Il direttore generale della Wada concede addirittura il bis quando tutto tronfio annuncia che presso il Laboratorio antidoping di Losanna testarono nel 2017 un campione di urina di Schwazer con valori di concentrazione del Dna persino più elevati rispetto a quelli accertati dal Ris di Parma. Questa affermazione viene sbugiardata dal giudice in una ventina di pagine dell’ordinanza dove si parla di “mistificazione della realtà”, “dati del tutto inattendibili indicati senza scala di riferimento e senza allegazioni di sorta allo scopo di ingannare il Pm e il giudice”, come parte appunto del reato di frode processuale. Assumendo in toto le menzogne presentate nel processo, Niggli non solo si espone a una possibile denuncia penale da parte del giudice ma a una delegittimazione del suo ruolo, che non può più ricoprire se la Wada vuole recuperare un minimo di credibilità (impresa quasi disperata).

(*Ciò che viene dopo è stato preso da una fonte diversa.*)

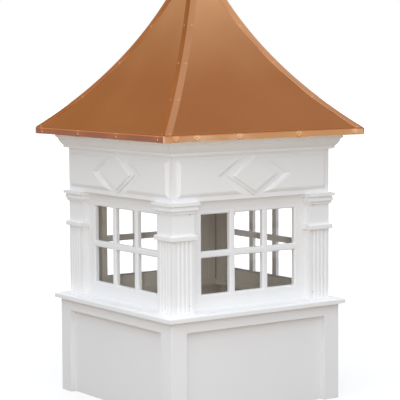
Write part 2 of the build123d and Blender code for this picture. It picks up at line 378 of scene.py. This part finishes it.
def slope_at(half):
    """Slope of the copper's sweep at a distance from the centre line, in radians."""
    return np.arcsin((sweep_out - half) / sweep_radius)


def on_sweep(slope, above):
    """Half width and height on the sweep, a circle: the point at that slope, raised square to it by above."""
    radius = sweep_radius - above
    return sweep_out - radius * np.sin(slope), sweep_up - radius * np.cos(slope)


def copper_material(name, low, high, roughness, wave, depth, patches=0.3, patch_scale=3.0, painted_sides=None,
                    fold=None):
    """Copper that goes from the colour low near the eave to high near the top, with cloudy patches of either.

    Its surface rolls in waves of that many to the metre and that depth, and its gloss changes with them. The
    pair of side colours is for the left and right sides, where x is farther from the centre line than y:
    painted shade, darker where a side faces darker surroundings.
    Above the fold's level the metal has the fold's colour."""
    material, make, end = new_material(name)
    place = (make("TexCoord"), "Object")
    height = (make("SeparateXYZ", place), "Z")
    climb = make("MapRange", height, *tone_levels, *tone_range)
    stain = make("TexNoise", Vector=place, Scale=patch_scale, Detail=3.0, Roughness=0.45)
    drift = make("MapRange", stain, 0.0, 1.0, -patches, patches)
    tone = make("Math", climb, drift, operation="ADD")
    colour = blend_of(make, tone, low, high)
    if painted_sides:
        side = make("Math", *distances(make, place), operation="GREATER_THAN")
        colour = make("MixRGB", side, colour, blend_of(make, tone, *painted_sides))
    if fold:
        fold_level, fold_colour = fold
        folded = make("Math", height, fold_level, operation="GREATER_THAN")
        colour = make("MixRGB", folded, colour, fold_colour)
    roll = make("TexNoise", Vector=place, Scale=wave, Detail=1.0)
    gloss = make("MapRange", roll, 0.0, 1.0, roughness - gloss_spread, roughness + gloss_spread)
    relief = make("Bump", Strength=1.0, Distance=depth, Height=roll)
    end(make("BsdfPrincipled", Base_Color=colour, Roughness=gloss, Metallic=1.0, Normal=relief,
             Specular_Tint=copper_edge))
    return material


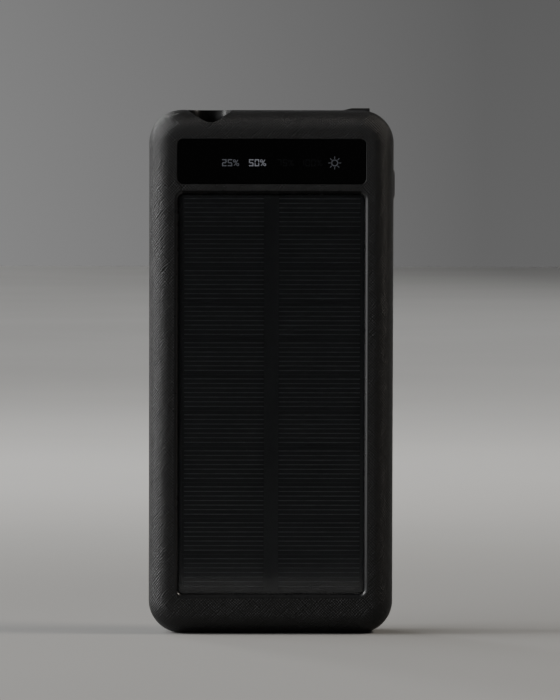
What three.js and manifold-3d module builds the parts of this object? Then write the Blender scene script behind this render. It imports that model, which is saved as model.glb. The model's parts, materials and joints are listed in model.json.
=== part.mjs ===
// A pocket solar charger: two moulded covers round a lithium cell, with a solar
// panel and a charge display in the front, a torch and two USB sockets under a
// rubber flap in the top, and a power button in the right side.
// Millimetres, +Z up. The display faces -Y, and +X is to the right seen from the
// front. The origin is the middle of the bottom face, which the charger stands on.
import * as THREE from 'three';
import { mergeVertices } from 'three/addons/utils/BufferGeometryUtils.js';
import loadManifold from 'manifold-3d';

// Driving dimensions of the casing.
const WIDTH = 70;
const HEIGHT = 150;
const FRONT = -10;
const BACK = 10;
const CORNER = 9.4;
const WALL = 2;
const FRONT_ROUND = { side: 5.8, deep: 6.5 };
const BACK_ROUND = { side: 4, deep: 4 };
const SEAM_FRONT = 4.5;
const SEAM_BACK = 4.8;
const SOLE_BACK = -5.2;
const INNER_BACK = BACK - WALL;
const ARC_STEPS = 5;
const ROUND_SIDES = 16;
const FIT = 0.15;

// The solar panel lies in a tray with sloping sides.
const TRAY = { width: 53.2, bottom: 11.4, top: 125.9, corner: 1.5, slope: 1.3, face: -8.8, floor: -6.4 };
const TAPE_THICK = 0.2;
const PANEL_BOARD_THICK = 1;
const CELL_THICK = 0.3;
const CELL = { rows: 11, pitch: 10.305, gap: 0.28, inner: 2.05, outer: 25.5, top: 125.75 };
const LEAD_SLOT = { half: 6, bottom: 116.4, top: 123 };

// The display window, its printed film and the light guide behind it.
const WINDOW = { width: 54, bottom: 128.8, top: 141.7, corner: 1.6, face: -9.9, back: -8.4 };
const SIGHT = { half: 25, bottom: 130.6, top: 139.9 };
const FILM_BACK = -8.2;
const GUIDE_BACK = -5.4;
const LED_PLACES = { led_25: -11.7, led_50: -4, led_75: 4, led_100: 11.3, led_sun: 18.3 };
const LED_HEIGHT = 135.2;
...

A margine (molto a margine) di tutto ciò, mi segnalano un sito dedicato alla marcia, che a tale disciplina ha dedicato 4 notizie negli ultimi 18 mesi a fronte di 14 news contro Schwazer, una delle quali spiega che l’abnorme concentrazione di Dna nelle sue urine è dovuto all’uso frequente della bici nei suoi allenamenti… La qual cosa tra l’altro deve avere mandato in analisi la categoria dei ciclisti professionisti, che non avendo mai riscontrato nei vari studi scientifici fin qui fatti valori di concentrazione del Dna nelle urine fuori norma, deve essere caduta in massa in una spirale depressiva. Su tale sito web inoltre si esprime sdegnato stupore per il fatto che i giornalisti durante pubbliche udienze in Tribunale acquisiscano gli atti depositati dalle parti e rese disponibili ai media, che dovendo informare la pubblica opinione accedono alle carte processuali. Tale stupore è del tutto comprensibile in chi si fa megafono di “verità” istituzionali: non ha bisogno di leggere gli atti di un processo, bastano le veline degli avvocati.